Boston Fish Pier Recipes for Sea Food (1913)

Advice For The Care Of Kitchen Utensils

• Attention to details is very necessary.

• Sand or bath brick is excellent for cleaning wooden articles, floors, tables, etc.

• If you use limestone water an oyster shell in the tea kettle will receive the lime deposit.

• Boil in the coffee pot occasionally soap, water, and washing soda. It should always be bright to assure good coffee.

• Pans made of sheet iron are better to bake bread in than those made of tin.

• If skillets are very greasy a little sal soda in the water will neutralize the grease, and so make them much easier to wash.

• Bottles and cruets are cleaned nicely with sand and soapsuds.

• Iron pots, stoneware, jars, and crocks should have cold water and a little soda placed in them on the stove and allowed to boil before using them.

• Never allow the handled knives to be placed in hot water.

• Scrape the dough from your rolling pin and wipe with a dry towel, rather than wash it.

• Steel or silver may tarnish in woolen cloths. A chamois skin or tissue paper is very much better.

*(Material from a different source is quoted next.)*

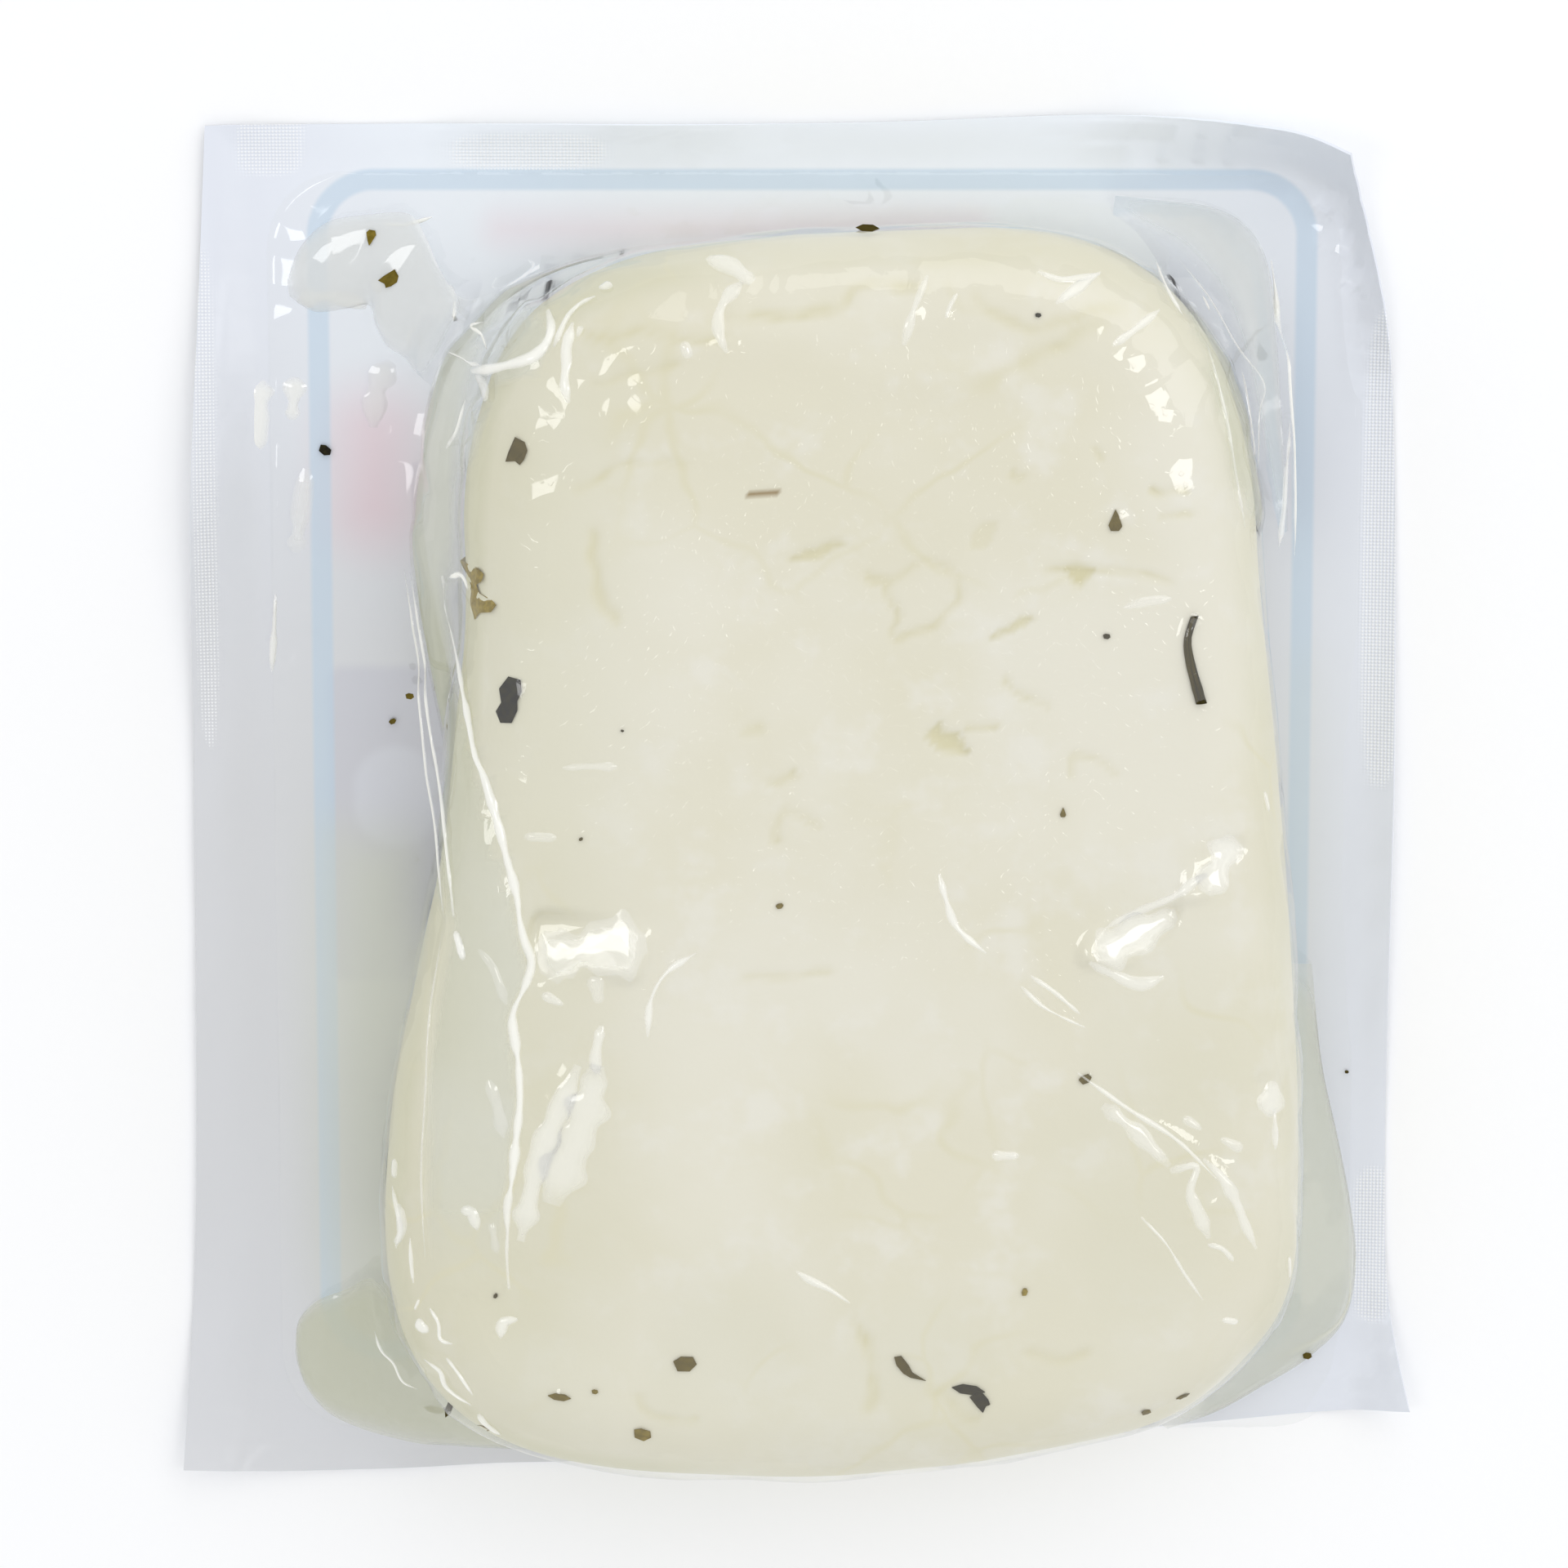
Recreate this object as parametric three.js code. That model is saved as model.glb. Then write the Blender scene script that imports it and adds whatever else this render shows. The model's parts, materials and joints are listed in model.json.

• Don't put your tinware or iron vessels away damp; always dry them first. Scald out your woodenware often.


HELPS FOR THE COOK

• Don't use a brass kettle for cooking until it is thoroughly cleaned with salt and vinegar.

• Don't allow tea or coffee to stand in tin.

• Put a lump of camphor in the case with the silverware when packing it away for summer; it will save it from discoloring.

• One teaspoonful ammonia to a teacup of water, applied with a rag, will clean silver perfectly.

• For cleaning tinware there is nothing better than dry flour applied with a newspaper.

• Dissolve a tablespoonful of turpentine in two quarts of hot water and use for washing glass dishes. It gives them a beautiful lustre.